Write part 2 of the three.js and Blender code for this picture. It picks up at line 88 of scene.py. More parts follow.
══════════════════════════════
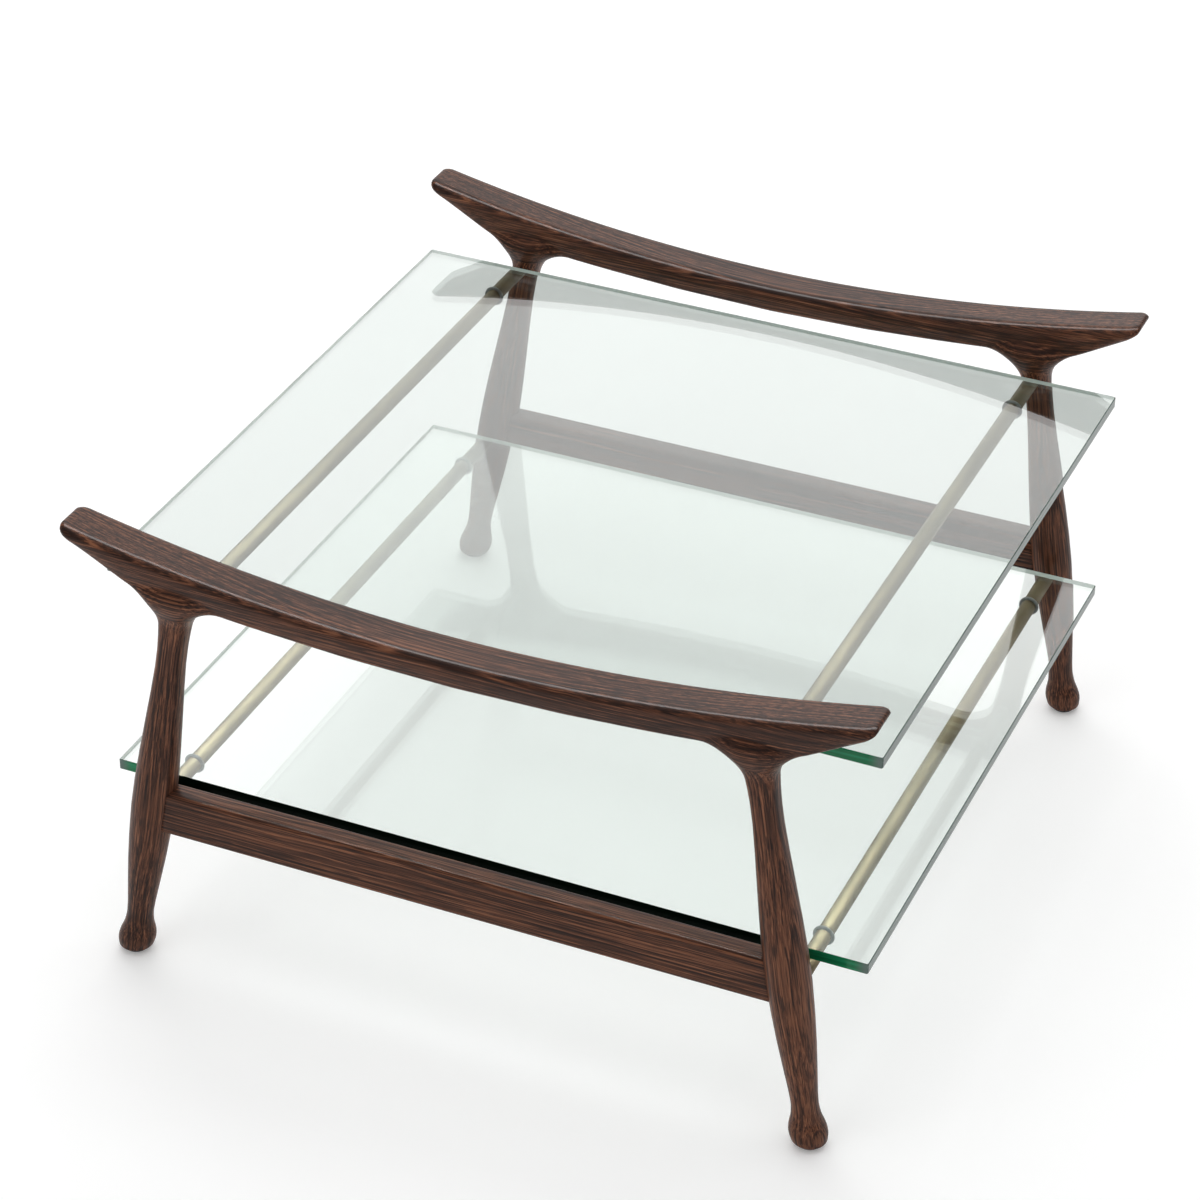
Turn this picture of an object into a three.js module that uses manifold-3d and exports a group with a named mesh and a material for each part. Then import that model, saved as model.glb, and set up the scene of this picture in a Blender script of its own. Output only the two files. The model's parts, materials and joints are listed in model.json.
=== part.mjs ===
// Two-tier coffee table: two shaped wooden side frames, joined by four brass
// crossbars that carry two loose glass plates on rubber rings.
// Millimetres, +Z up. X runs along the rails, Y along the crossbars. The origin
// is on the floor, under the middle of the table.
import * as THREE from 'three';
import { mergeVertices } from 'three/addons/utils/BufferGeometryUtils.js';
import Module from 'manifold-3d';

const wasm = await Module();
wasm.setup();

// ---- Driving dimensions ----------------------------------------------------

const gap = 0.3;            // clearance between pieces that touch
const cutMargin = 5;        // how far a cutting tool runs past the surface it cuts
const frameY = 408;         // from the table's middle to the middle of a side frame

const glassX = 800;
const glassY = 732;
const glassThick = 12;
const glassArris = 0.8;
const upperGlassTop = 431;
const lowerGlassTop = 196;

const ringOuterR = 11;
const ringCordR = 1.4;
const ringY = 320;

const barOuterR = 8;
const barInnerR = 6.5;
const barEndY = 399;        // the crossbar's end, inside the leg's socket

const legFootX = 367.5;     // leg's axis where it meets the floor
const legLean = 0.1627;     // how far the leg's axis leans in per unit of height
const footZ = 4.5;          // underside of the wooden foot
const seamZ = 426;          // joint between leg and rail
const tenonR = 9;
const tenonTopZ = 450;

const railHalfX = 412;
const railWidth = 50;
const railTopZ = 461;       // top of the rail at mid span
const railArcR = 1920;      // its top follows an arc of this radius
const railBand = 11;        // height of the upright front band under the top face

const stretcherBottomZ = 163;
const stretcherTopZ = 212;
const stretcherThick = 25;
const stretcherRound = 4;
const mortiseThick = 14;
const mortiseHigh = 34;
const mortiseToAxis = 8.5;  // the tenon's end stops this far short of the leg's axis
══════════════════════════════
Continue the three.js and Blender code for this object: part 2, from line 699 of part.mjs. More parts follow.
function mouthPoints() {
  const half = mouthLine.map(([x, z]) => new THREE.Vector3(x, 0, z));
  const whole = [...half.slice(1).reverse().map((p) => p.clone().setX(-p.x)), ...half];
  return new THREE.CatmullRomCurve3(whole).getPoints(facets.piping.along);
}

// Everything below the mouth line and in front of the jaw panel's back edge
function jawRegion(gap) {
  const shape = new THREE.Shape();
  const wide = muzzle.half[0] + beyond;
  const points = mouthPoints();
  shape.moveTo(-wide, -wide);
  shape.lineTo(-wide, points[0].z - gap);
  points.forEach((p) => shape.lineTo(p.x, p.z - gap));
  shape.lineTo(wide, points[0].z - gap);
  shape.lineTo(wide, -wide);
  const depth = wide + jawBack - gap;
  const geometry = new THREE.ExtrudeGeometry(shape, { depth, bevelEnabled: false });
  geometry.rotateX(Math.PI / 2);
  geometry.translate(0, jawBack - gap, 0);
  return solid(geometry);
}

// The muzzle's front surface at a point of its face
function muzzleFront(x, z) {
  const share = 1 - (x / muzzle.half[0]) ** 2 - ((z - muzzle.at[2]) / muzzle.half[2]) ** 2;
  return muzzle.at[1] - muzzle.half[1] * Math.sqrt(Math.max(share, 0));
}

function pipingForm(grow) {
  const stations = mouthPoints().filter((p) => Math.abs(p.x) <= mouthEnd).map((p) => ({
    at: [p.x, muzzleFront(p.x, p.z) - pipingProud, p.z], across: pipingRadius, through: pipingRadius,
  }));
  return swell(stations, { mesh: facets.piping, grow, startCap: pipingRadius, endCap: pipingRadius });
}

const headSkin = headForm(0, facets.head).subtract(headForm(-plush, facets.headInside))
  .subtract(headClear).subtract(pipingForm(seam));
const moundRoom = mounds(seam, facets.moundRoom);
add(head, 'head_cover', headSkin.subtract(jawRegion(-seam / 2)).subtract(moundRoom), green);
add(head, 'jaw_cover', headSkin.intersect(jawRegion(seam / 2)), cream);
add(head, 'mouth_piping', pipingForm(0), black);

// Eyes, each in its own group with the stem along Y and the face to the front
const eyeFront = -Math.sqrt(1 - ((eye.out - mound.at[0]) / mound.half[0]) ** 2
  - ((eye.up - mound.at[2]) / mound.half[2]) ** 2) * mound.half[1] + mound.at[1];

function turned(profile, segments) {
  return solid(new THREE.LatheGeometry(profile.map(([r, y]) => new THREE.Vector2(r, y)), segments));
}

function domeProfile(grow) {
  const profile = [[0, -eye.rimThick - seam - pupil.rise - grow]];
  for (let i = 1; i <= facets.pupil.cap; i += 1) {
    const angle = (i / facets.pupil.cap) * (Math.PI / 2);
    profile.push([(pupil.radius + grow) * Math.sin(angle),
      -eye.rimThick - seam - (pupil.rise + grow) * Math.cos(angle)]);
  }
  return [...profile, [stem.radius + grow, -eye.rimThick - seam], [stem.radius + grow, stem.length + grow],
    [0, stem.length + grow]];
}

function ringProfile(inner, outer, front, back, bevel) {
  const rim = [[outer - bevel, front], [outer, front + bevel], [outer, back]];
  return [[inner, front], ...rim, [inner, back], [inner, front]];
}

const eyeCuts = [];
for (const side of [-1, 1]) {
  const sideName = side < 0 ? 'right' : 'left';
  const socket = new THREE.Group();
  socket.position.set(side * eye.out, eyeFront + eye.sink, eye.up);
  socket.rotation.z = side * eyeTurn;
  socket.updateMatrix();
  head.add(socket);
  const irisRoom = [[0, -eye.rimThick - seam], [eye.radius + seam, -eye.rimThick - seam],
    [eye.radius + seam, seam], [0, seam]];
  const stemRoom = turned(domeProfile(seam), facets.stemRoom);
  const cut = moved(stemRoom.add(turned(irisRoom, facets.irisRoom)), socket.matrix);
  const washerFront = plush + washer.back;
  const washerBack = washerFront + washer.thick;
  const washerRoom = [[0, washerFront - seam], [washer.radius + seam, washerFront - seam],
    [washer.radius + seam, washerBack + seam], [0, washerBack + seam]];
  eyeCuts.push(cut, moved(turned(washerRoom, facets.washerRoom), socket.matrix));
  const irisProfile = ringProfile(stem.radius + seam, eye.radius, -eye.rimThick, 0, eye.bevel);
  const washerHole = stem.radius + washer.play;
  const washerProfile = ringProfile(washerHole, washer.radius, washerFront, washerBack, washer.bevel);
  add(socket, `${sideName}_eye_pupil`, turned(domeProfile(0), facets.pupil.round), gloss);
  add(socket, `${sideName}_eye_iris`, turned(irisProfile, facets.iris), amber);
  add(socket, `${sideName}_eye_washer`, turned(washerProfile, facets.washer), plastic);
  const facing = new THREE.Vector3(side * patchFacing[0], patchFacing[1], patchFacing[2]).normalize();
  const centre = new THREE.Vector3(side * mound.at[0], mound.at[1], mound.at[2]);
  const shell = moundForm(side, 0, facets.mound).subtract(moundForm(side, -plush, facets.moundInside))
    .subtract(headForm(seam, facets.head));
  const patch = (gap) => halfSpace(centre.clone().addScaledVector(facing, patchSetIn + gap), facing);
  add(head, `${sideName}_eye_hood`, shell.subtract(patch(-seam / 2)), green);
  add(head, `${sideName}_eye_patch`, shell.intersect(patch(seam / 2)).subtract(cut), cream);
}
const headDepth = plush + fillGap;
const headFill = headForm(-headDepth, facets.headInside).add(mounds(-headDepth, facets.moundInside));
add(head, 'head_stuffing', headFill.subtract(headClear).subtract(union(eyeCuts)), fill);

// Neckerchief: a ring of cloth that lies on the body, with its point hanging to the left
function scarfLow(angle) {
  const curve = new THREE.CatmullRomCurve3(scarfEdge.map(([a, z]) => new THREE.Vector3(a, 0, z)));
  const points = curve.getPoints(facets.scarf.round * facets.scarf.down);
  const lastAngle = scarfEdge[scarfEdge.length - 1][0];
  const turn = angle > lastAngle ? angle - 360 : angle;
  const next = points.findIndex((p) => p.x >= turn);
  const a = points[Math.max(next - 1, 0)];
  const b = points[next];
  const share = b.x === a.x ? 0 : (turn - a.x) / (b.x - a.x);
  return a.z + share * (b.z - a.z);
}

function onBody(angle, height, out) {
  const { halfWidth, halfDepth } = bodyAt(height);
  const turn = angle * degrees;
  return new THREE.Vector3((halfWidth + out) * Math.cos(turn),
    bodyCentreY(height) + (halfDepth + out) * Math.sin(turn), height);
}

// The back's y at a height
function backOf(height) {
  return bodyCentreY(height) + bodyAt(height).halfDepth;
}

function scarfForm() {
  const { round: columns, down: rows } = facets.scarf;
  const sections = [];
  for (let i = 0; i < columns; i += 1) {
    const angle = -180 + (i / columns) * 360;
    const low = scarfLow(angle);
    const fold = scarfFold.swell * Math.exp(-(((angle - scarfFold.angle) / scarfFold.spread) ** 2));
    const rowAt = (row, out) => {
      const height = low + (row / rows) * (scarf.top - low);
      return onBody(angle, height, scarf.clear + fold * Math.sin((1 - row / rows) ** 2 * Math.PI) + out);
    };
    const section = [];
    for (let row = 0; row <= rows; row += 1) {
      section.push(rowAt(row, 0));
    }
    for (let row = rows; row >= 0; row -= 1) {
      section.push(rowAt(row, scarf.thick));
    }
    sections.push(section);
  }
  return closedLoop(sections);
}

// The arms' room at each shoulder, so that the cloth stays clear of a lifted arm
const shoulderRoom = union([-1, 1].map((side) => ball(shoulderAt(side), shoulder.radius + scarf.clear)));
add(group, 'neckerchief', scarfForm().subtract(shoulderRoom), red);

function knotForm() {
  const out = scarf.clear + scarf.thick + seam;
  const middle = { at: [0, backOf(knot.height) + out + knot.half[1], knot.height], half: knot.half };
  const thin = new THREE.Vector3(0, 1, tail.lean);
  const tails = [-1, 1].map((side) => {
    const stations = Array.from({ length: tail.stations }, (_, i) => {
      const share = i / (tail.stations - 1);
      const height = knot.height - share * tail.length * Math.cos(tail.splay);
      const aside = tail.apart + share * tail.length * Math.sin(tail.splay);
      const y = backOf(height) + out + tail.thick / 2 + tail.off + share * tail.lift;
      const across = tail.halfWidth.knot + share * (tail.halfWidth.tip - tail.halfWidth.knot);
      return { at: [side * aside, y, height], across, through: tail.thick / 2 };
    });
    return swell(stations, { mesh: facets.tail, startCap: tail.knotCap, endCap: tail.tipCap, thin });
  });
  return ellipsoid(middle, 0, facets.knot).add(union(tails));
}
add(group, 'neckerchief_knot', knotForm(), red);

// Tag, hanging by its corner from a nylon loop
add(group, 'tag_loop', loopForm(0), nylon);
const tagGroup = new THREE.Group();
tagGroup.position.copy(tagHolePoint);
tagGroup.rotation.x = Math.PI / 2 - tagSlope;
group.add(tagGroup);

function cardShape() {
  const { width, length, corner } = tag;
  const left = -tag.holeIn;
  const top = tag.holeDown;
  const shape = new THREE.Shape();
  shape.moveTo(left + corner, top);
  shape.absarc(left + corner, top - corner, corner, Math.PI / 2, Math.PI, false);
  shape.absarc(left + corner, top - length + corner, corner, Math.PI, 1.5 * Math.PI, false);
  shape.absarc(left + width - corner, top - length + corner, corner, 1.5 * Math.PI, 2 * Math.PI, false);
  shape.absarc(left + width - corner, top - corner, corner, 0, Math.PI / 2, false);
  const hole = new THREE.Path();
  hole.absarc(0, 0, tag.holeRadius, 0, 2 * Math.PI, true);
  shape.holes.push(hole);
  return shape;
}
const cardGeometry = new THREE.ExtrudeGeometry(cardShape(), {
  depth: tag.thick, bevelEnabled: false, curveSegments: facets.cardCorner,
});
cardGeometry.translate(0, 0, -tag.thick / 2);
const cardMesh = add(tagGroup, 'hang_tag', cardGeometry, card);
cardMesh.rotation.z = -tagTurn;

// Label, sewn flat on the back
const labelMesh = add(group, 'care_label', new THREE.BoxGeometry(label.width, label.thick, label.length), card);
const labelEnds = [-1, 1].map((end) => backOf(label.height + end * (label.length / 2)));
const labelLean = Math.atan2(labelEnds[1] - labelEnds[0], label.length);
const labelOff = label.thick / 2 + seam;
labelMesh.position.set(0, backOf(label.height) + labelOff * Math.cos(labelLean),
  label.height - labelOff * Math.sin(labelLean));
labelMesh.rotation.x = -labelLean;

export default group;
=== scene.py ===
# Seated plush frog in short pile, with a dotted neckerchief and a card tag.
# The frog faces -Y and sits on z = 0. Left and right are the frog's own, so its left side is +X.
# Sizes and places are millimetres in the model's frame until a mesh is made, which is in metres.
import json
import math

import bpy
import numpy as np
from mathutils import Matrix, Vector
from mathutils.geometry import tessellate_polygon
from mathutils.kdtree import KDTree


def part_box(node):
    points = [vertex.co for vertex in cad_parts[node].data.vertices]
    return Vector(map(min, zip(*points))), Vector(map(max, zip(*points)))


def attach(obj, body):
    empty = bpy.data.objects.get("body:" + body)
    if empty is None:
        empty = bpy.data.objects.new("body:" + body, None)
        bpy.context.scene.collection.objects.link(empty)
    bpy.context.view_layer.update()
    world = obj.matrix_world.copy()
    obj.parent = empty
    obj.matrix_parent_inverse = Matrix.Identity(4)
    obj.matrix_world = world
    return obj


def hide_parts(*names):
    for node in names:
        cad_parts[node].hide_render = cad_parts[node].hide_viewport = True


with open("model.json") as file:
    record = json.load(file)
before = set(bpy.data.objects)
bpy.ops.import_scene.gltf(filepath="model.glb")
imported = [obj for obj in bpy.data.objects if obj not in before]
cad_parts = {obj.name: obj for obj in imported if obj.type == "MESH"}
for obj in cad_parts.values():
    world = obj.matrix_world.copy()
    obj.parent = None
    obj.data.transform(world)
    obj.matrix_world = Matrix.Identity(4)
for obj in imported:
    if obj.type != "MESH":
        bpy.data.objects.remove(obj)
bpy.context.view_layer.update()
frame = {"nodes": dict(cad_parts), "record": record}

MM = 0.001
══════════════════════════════
Repeat exactly the lines from the one that contains "on the back" through the one that contains "obj.parent = None", and only those.

**Written answer**
// Label, sewn flat on the back
const labelMesh = add(group, 'care_label', new THREE.BoxGeometry(label.width, label.thick, label.length), card);
const labelEnds = [-1, 1].map((end) => backOf(label.height + end * (label.length / 2)));
const labelLean = Math.atan2(labelEnds[1] - labelEnds[0], label.length);
const labelOff = label.thick / 2 + seam;
labelMesh.position.set(0, backOf(label.height) + labelOff * Math.cos(labelLean),
  label.height - labelOff * Math.sin(labelLean));
labelMesh.rotation.x = -labelLean;

export default group;
=== scene.py ===
# Seated plush frog in short pile, with a dotted neckerchief and a card tag.
# The frog faces -Y and sits on z = 0. Left and right are the frog's own, so its left side is +X.
# Sizes and places are millimetres in the model's frame until a mesh is made, which is in metres.
import json
import math

import bpy
import numpy as np
from mathutils import Matrix, Vector
from mathutils.geometry import tessellate_polygon
from mathutils.kdtree import KDTree


def part_box(node):
    points = [vertex.co for vertex in cad_parts[node].data.vertices]
    return Vector(map(min, zip(*points))), Vector(map(max, zip(*points)))


def attach(obj, body):
    empty = bpy.data.objects.get("body:" + body)
    if empty is None:
        empty = bpy.data.objects.new("body:" + body, None)
        bpy.context.scene.collection.objects.link(empty)
    bpy.context.view_layer.update()
    world = obj.matrix_world.copy()
    obj.parent = empty
    obj.matrix_parent_inverse = Matrix.Identity(4)
    obj.matrix_world = world
    return obj


def hide_parts(*names):
    for node in names:
        cad_parts[node].hide_render = cad_parts[node].hide_viewport = True


with open("model.json") as file:
    record = json.load(file)
before = set(bpy.data.objects)
bpy.ops.import_scene.gltf(filepath="model.glb")
imported = [obj for obj in bpy.data.objects if obj not in before]
cad_parts = {obj.name: obj for obj in imported if obj.type == "MESH"}
for obj in cad_parts.values():
    world = obj.matrix_world.copy()
    obj.parent = None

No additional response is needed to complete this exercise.